Wskazywał, że "odważne pielęgniarki, położne, lekarze, ratownicy medyczni są na pierwszej linii frontu dbania o nasze zdrowie". - Wasze bohaterstwo, dzielność, musi być przez państwo wynagradzana. A nie może być poniżana. Położne i pielęgniarki naprawdę mało zarabiają, często muszą pracować na kilku etatach, żeby utrzymać rodzinę. I to się przez ostatnie lata niestety nie zmieniło - mówił.
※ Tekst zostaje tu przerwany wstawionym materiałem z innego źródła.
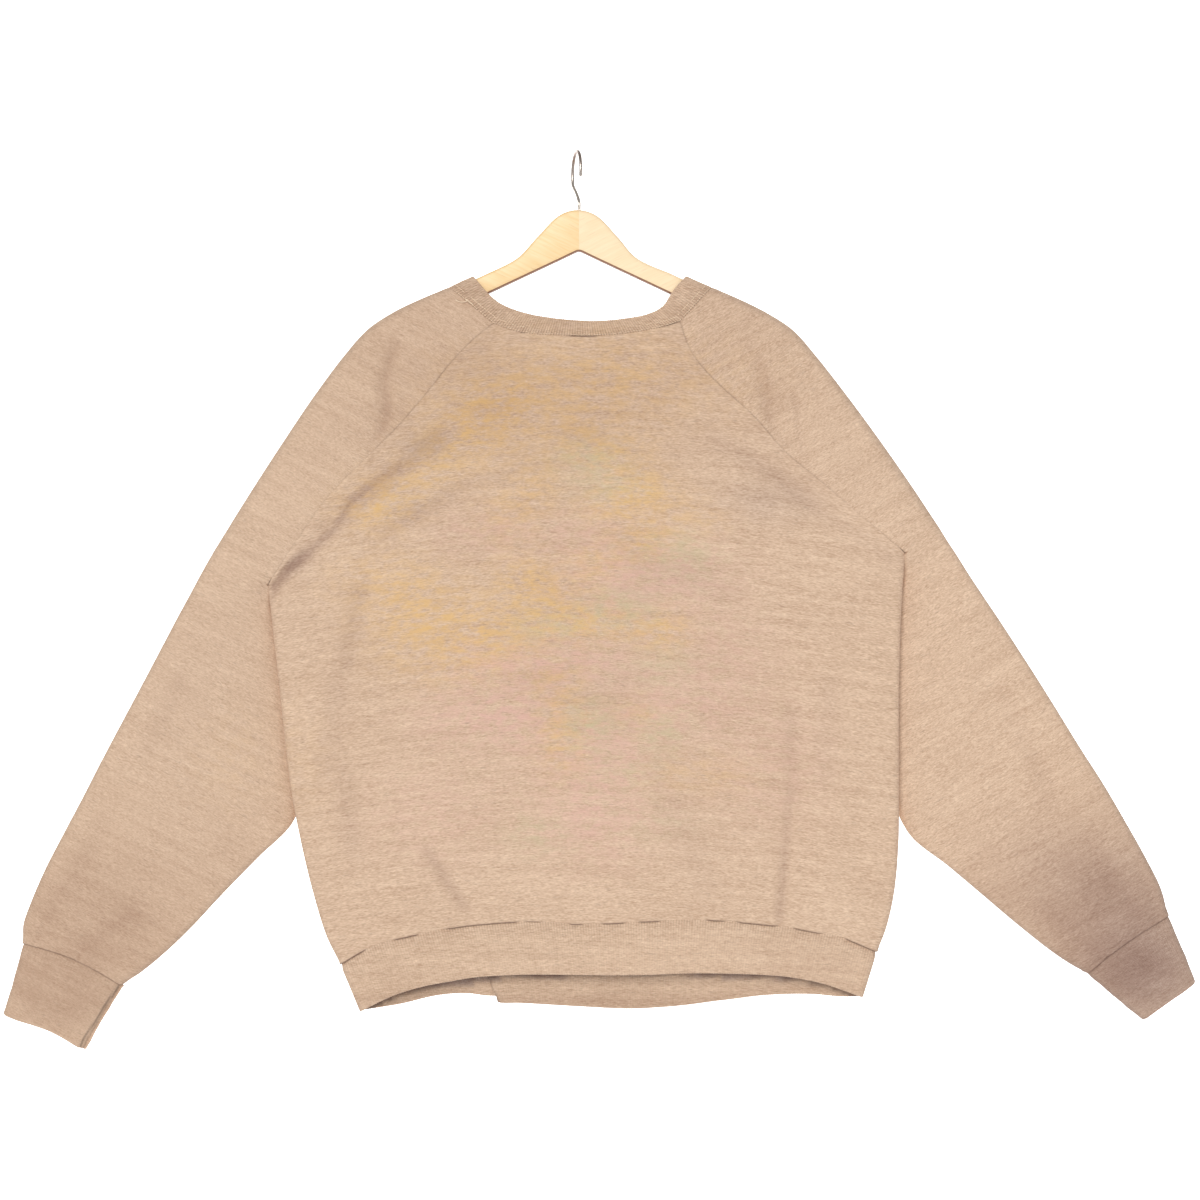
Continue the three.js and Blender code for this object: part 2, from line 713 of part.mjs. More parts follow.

Sztabowcy Biedronia złożyli w piątek w Państwowej Komisji Wyborczej wniosek o rejestrację komitetu i ponownie zgłosili kandydaturę Roberta Biedronia w wyborach prezydenckich - przekazała Agnieszka Dziemianowicz-Bąk, współszefowa sztabu kandydata Lewicy.
Kosiniak-Kamysz: uratujemy porodówkę w Kraśniku
Do Kraśnika w piątek przyjechał też kandydat PSL Władysław Kosiniak-Kamysz. Również dziękował pielęgniarkom, położnym i lekarzom za ich ciężką pracę. - Uratujemy porodówkę - zadeklarował.
Odniósł się do wizyty Biedronia w tym samym mieście. - Dobrze, że są tu różni kandydaci na prezydenta. Cieszę się, że możemy szukać tego, co nas połączy, tych wspólnych spraw. Dzisiaj wspólną sprawą i wspólną odpowiedzialnością jest uratowanie porodówki w powiecie kraśnickim - podkreślił.
Mówił też, że decyzja o zamknięciu oddziału "jest wbrew społeczeństwu, wbrew mieszkańcom, wbrew rodzicom, wbrew dzieciom". - Bez konsultacji, bez pomyślunku, bez zdrowego rozsądku. Jadą na rympał, bo myślą, że jak się wygrywa wybory, to można robić wszystko - powiedział.